In a random conversation I mentioned having seen this new game and asked for it for Christmas. It sounded like something thrilling and mysterious to me. She rolled her eyes, stuck her tongue into her cheek and admitted that it was in the trunk of her car. I became very excited at the prospect of it. She went outside and took the box out and gave it to me. She didn’t mind giving it to me early, because she was certain that I would be disappointed, so there would be enough time to return it and get something else. I was already dreaming of adventure. Of course I wanted to play this new kind of game. She was stuck in the dual rolls of both deciphering the rules as well as the task of being the Dungeon Master.
After weeks of reading the rules, and admittedly not “getting it,” she decided to try it any way. All that was left was to call my best friends together, sit down, and play it. The night before the first game I could barely sleep, I dreamt of knights, bandits, dragons, and wizards. I still wasn’t entirely sure what to expect.
We all came together and made characters. I won’t mention the players by name, but I will list all of the characters that were created: Brosen Browler, Condor Forogen, Gaudior Festishia, Fandango Marauder, Freenan Sterling, Nash Pondue, and Ranked Moncheze.
Finally, we played. The adventure quickly manifested in my imagination. In one afternoon, I journeyed to a place I had never been, faced unspeakable danger and thankfully the group of intrepid adventurers came back alive with such stories under their belt, that it could hardly be believed.
The story of how we were scared that enemies were following us in the forest, so Condor made a show of burying a length of wooden pole in the ground just to see if someone might be overpowered by their curiosity and come out of hiding to dig it up and see what it was.
There was the story of how we fell under a monster’s magical spell and began wandering in circles. We all blamed the mapper for not paying attention. Very frustrated, the duty was passed off to someone else, and another, and another, before we realized there was something else—something magical going on.
There was the story of how Fandango Marauder landed the final blow against a horned and hulking monster that would have surely killed and devoured us all. I still remember the jeers and moans when he announced that since he was the one who slew it so he alone should get all of the treasure.
Of course, the next thing to do was play again, as soon as possible…then again and again. Yeah, my Mom saw where this was heading and realized our thirst for this kind of game were voracious and bottomless. She handed all of the books to me, and withdrew from the role of Dungeon Master; now it was up to me.
I dove right in a week later and the group of us, each developed our own stories so that we could all have chance to play. You probably already know how it went from there, the games became more complex and more exciting. There were three games going on by that point, and that meant we all had three different characters. We gamed in six to ten hour shifts, took breaks to play War or basketball or something, and continued; you know, I don’t remember sleeping on those marathon sessions.

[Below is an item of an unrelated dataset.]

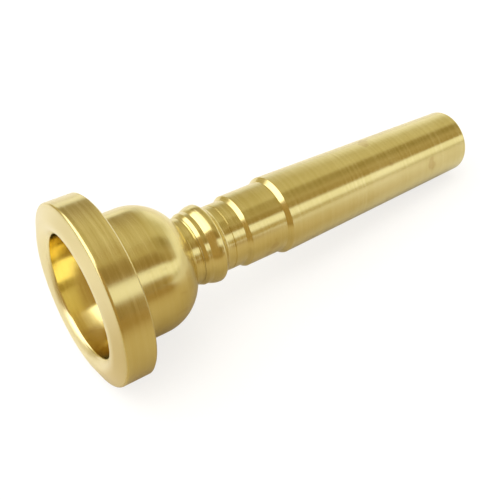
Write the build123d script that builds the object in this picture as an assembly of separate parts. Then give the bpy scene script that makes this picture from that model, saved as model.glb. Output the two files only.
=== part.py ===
from build123d import *

import math
import os

# A cup mouthpiece for a small brass instrument, in millimetres.
# The bore runs along Y: the player's lips meet the rim at -Y, and the shank points to +Y.
# The origin is on the bore's axis at the small end of the shank, where it goes into an instrument.
# Stations are measured along the axis from the front edge of the rim's outer cylinder.

rim_to_shank_end = 70.0

# rim
rim_radius = 13.5
rim_back = 4.35
rim_edge_chamfer = 0.2
rim_high_point = (-0.95, 10.8)  # station and radius where the lips rest
rim_crest_radius = 1.9
bite = (-0.05, 9.15)  # station and radius of the inner edge, where the bowl begins

# bowl, which the rim starts and the cup finishes
bowl_floor = 10.6
throat_radius = 1.83
throat_blend = 1.2

# thread between rim and cup: the rim screws over a flange on the front of the cup
rim_seat = 1.2
rim_thread_crest = 10.94
rim_thread_root = 11.25
flange_crest = 10.9
flange_root = 10.6
rim_thread_pitch = 0.75

# outside of the cup
cup_radius = 9.45
dome_start = 9.2
dome_arc_radius = 7.0
neck_radius = 5.14
collar = (16.78, 16.92, 5.26)  # start and end of its chamfer, and its radius
seam = 17.0
seam_gap = 0.04

# thread between cup and backbore
socket_floor = 12.85
socket_crest = 3.52
socket_root = 3.85
stub_crest = 3.48
stub_root = 3.16
stub_thread_pitch = 0.8
stub_front = 12.9
groove_floor_share = 0.16  # flat floor of a thread groove, as a share of its pitch

# outside of the backbore
ring = (17.57, 5.54)  # end of its front chamfer, and its radius
ring_back = 18.28
bead_front = (19.5, 6.0)  # end of its cone
bead_swell = 0.06  # how far the cone bows out
bead_top = (20.0, 6.04)
waist_start = 21.3
waist_radius = 5.08
waist_groove = (22.25, 22.5, 0.1)  # start, end and depth
step_one = (24.5, 25.05, 5.59)  # start and end of its chamfer, and the radius it reaches
step_two = (31.37, 32.03)
shank_end_radius = 5.2
shank_taper = 1 / 20  # change of diameter for each unit of length
shank_end_round = 0.35

# backbore
backbore_start = 15.0
backbore_exit_radius = 4.25
backbore_belly = 0.28  # how far its wall bows out from a straight cone


def at(station, radius):
    """A point of an outline, from its station along the axis and its radius."""
    return Vector(0, station - rim_to_shank_end, radius)


def shank_radius(station):
    return shank_end_radius + shank_taper / 2 * (rim_to_shank_end - station)


def bowl_radius(station):
    """Radius of the bowl's wall, a quarter of an ellipse from the bite to its floor."""
    mouth, radius = bite
    depth = (station - mouth) / (bowl_floor - mouth)
    return radius * (1 - depth**2) ** 0.5


def bowl_station(radius):
    mouth, mouth_radius = bite
    return mouth + (bowl_floor - mouth) * (1 - (radius / mouth_radius) ** 2) ** 0.5


def bowl_curve(first, last):
    """The bowl's wall between two stations, through points of its ellipse."""
    count = 7
    stations = [first + (last - first) * i / (count - 1) for i in range(count)]
    return Spline(*[at(s, bowl_radius(s)) for s in stations])


def thread_outline(first, last, pitch, crest, root):
    """Points of a row of V grooves from one station to another, in either direction."""
    direction = 1 if last > first else -1
    floor_start = (1 - groove_floor_share) / 2
    turns = int(abs(last - first) / pitch)
    flat = (abs(last - first) - turns * pitch) / 2
    start = first + direction * flat
    points = [at(first, crest), at(start, crest)]
    for turn in range(turns):
        groove = start + direction * pitch * turn
        points.append(at(groove + direction * pitch * floor_start, root))
        points.append(at(groove + direction * pitch * (1 - floor_start), root))
        points.append(at(groove + direction * pitch, crest))
    points.append(at(last, crest))
    return points


def turn(outline):
    """Turns a closed outline about the bore's axis, as on a lathe."""
    return revolve(make_face(outline), Axis.Y)


def crest(edge):
    """The rim's front, from its high point round an arc and straight down to an edge behind it."""
    high = at(*rim_high_point)
    centre = high + Vector(0, rim_crest_radius, 0)
    reach = edge - centre
    outwards = 1 if edge.Z > high.Z else -1
    sweep = math.pi - math.atan2(abs(reach.Z), reach.Y) - math.acos(rim_crest_radius / reach.length)

    def on_arc(angle):
        return centre + Vector(0, -math.cos(angle), outwards * math.sin(angle)) * rim_crest_radius

    return ThreePointArc(high, on_arc(sweep / 2), on_arc(sweep)) + Line(on_arc(sweep), edge)


def make_rim():
    front_edge = at(0, rim_radius)
    seat = at(rim_seat, bowl_radius(rim_seat))
    thread = thread_outline(rim_seat, rim_back, rim_thread_pitch, rim_thread_crest, rim_thread_root)
    outline = crest(front_edge)
    outline += crest(at(*bite))
    outline += bowl_curve(bite[0], rim_seat)
    outline += Polyline(seat, *thread, at(rim_back, rim_radius - rim_edge_chamfer),
                        at(rim_back - rim_edge_chamfer, rim_radius), front_edge)
    return turn(outline)


def throat_curve():
    """The rounded corner where the bowl's floor turns into the throat."""
    start_radius = throat_radius + throat_blend
    start = at(bowl_station(start_radius), start_radius)
    end = at(bowl_floor + throat_blend * 0.5, throat_radius)
    slope = Vector(0, bowl_station(start_radius - 0.05) - bowl_station(start_radius + 0.05), -0.1)
    return start, end, Spline(start, end, tangents=[slope, (0, 1, 0)])


def make_cup():
    throat_top, throat_point, throat_edge = throat_curve()
    blend_station = throat_top.Y + rim_to_shank_end
    dome_centre_radius = cup_radius - dome_arc_radius
    dome_end = dome_start + (dome_arc_radius**2 - (neck_radius - dome_centre_radius) ** 2) ** 0.5
    half_turn = 0.5**0.5 * dome_arc_radius
    dome_middle = at(dome_start + half_turn, dome_centre_radius + half_turn)
    flange = thread_outline(rim_back, rim_seat, rim_thread_pitch, flange_crest, flange_root)
    socket = thread_outline(socket_floor, seam, stub_thread_pitch, socket_crest, socket_root)
    collar_start, collar_end, collar_radius = collar
    outline = Polyline(at(rim_seat, bowl_radius(rim_seat)), *reversed(flange), at(rim_back, cup_radius),
                       at(dome_start, cup_radius))
    outline += ThreePointArc(at(dome_start, cup_radius), dome_middle, at(dome_end, neck_radius))
    outline += Polyline(at(dome_end, neck_radius), at(collar_start, neck_radius), at(collar_end, collar_radius),
                        at(seam, collar_radius), *reversed(socket), at(socket_floor, throat_radius), throat_point)
    outline += throat_edge
    outline += bowl_curve(blend_station, rim_seat)
    return turn(outline)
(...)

Saturday was all about gaming and Sunday was pretty much the same, which began with a breakfast of hot fried bologna butter biscuits, which was refreshing after a solid day and night of potato chips, bean dip, and Mountain Dew.
Unable to go very far on my bike with miles and miles between Robbins and any other town, I discovered a way to travel as far as I wanted, without limits. I could see other worlds, and best of all I could take my friends with me.
That was over forty years ago, and I am still going strong, not content to play other people’s games but instead to write games of my own (first The Dark Fantasy of Sundrah, then the Worlds of Pulp) and like the unceasing appetite I had then, I am still without limits—no end to it in sight—seeking adventures somewhere beyond my dreams. Butter Biscuits and Mountain Dew have given way to Keto and Keurig, but the clatter of dice is still my favorite sound and any day gaming—my favorite holiday. And of course there are a lot more people around my table.
Wow, did this post take me back. I read it with a big smile, remembering all those journeys and intrepid treks into all sorts of danger (and sometimes all sorts of ludicrousness!). Thanks for carrying on the grand adventure…
In a lot of ways, that first game never ended. Its just went on a really long time, through different worlds, systems, genres and a myriad population of characters.